Pakistan’s federal government established an austerity committee in Feb. 2024 to cut its expenditures and implement institutional rightsizing reforms.
On Dec. 24, the committee proposed the closure and merger of various departments in the Ministries of Science and Technology, Commerce, Housing and Works, and National Food Security.
The committee also suggested the federal cabinet to reduce staff in these ministries by 30 percent, aiming to save the national exchequer around Rs42.1 billion ($151 million) annually.
“For the rightsizing of federal government, entire process, including recommendations and implementation for all 43 ministries and their 400 attached departments, will be completed before June 30,” Aurangzeb said at a press conference in Islamabad.
“Sixty percent of vacant regular posts, approximately 150,000, will be abolished or declared redundant, resulting in a significant financial impact.”
The development comes amid Pakistan’s efforts to revive its $350 billion economy since avoiding a default in June 2023. The South Asian country last year secured a new $7 billion loan from the International Monetary Fund (IMF) and has been actively pursuing trade and investment opportunities to put the economy on the path of recovery.

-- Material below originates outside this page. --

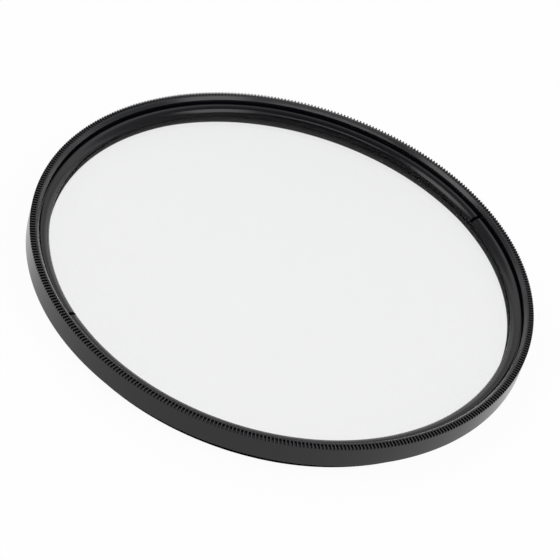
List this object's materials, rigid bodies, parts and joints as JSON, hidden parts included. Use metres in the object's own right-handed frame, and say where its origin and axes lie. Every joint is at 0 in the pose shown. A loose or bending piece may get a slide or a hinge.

Sharing six-month performance of the austerity committee, he said general non-core services, including gardening, cleaning and plumbing, were outsourced by government departments to improve efficiency, while contingency posts were reduced to some extent.
“In the first phase, decisions were made concerning six ministries, including Kashmir Affairs and Gilgit-Baltistan, SAFRON (State and Frontier Regions), IT and Telecom, Industries and Production, National Health Services, and the Capital Administration and Development Division (CAD),” he said.
The committee decided to abolish CAD and merge the Ministries of Kashmir Affairs and Gilgit-Baltistan with SAFRON, according to the finance minister. This reduced 80 entities associated with these ministries to 40.
In the second phase, he said, the Ministries of Science and Technology, Commerce, Housing and Works, and National Food Security were reviewed.
“Out of the 60 entities within these ministries, 25 will be dissolved, 20 will be reduced, and nine will be merged,” Aurangzeb said, promising to ensure implementation of the austerity committee’s decisions.
“In the third phase, recommendations regarding five ministries, Federal Education and Professional Training, Information and Broadcasting, National Heritage and Culture, Finance Division, and Power Division, will be submitted to the federal cabinet for approval.”